When looking at the second factor, the degree of autonomy exercised by PHEAA, the Court noted that this is a much closer question.  PHEAA’s board of directors is composed of gubernatorial appointees and state legislators or officials, and as the Court noted, such an arrangement “frequently indicates state control.”  Additionally, state officials exercise some degree of veto power over PHEAA’s operations.  However, other factors strongly suggested that PHEAA is not an arm of the state.  Significantly, PHEAA is financially independent, and receives no operational funding from the state.  PHEAA also has the power to enter into contracts, to sue and be sued, and to purchase and sell property in its own name–all of which suggest operational autonomy.  The Court found that this factor also counseled against holding that PHEAA is an arm of the state.

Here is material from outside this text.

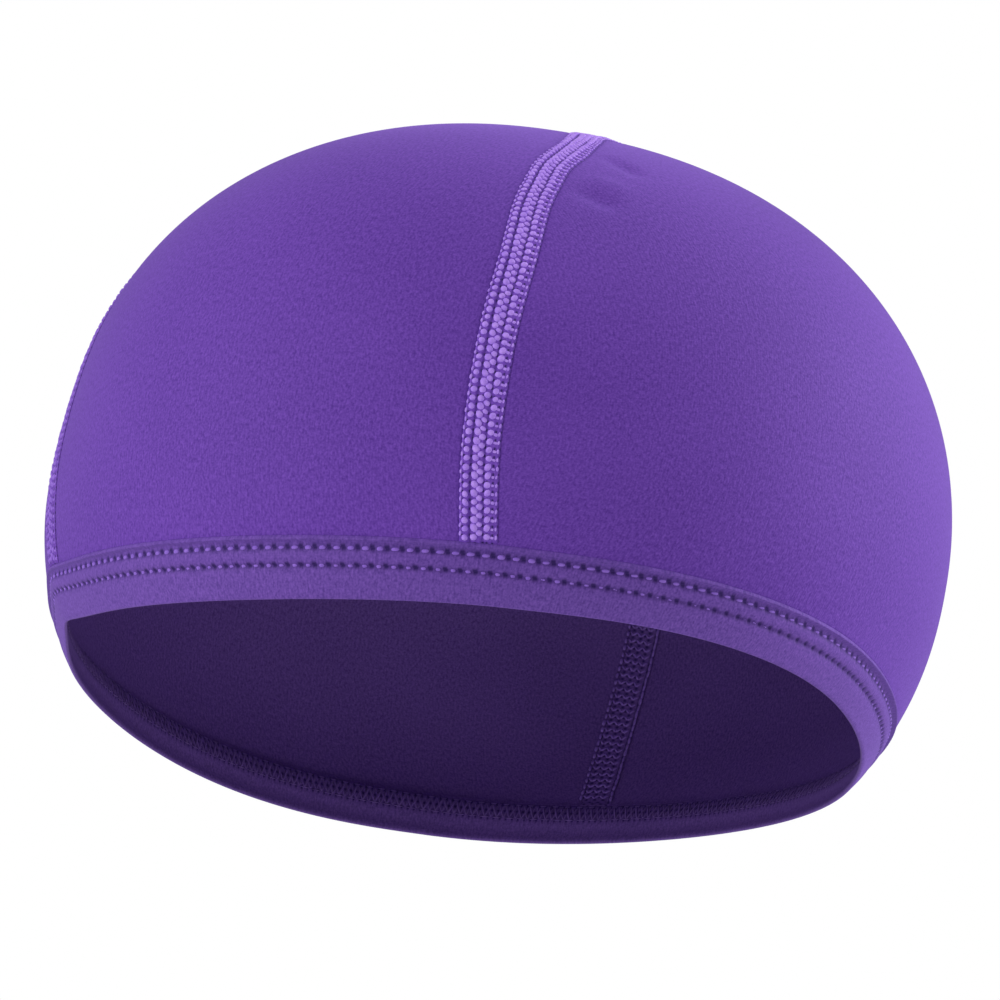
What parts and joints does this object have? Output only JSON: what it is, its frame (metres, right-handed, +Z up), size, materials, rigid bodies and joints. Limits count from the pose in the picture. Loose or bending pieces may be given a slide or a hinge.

The third factor, whether PHEAA is involved with statewide, as opposed to local or other non-state concerns, weighed in favor of recognizing PHEAA as an arm of the state.  The state created PHEAA to finance, make, and guarantee loans for higher education, and “higher education is an area of quintessential state concern and a traditional state government function.”

The fourth and final factor, how PHEAA is treated under state law, also supported a finding that PHEAA is an arm of the state.  A state statute provides that “the creation of [PHEAA] was in all respects for the benefit of the people . . . and [PHEAA] performs an essential governmental function.”  Moreover, Pennsylvania state courts have concluded that PHEAA is a state agency for jurisdictional purposes.

In sum, the third and fourth factors suggested that PHEAA is an arm of the state, while the first and second pointed in the opposite direction.  Thus, at this point in the case, “Dr. Oberg [had] alleged sufficient facts that PHEAA is not an arm of the state, but rather a ‘person’ for FCA purposes.”

The Fourth Circuit vacated the judgment of the district court and remanded to permit limited discovery on the question of whether PHEAA is “truly subject to sufficient state control to render it a part of the state.”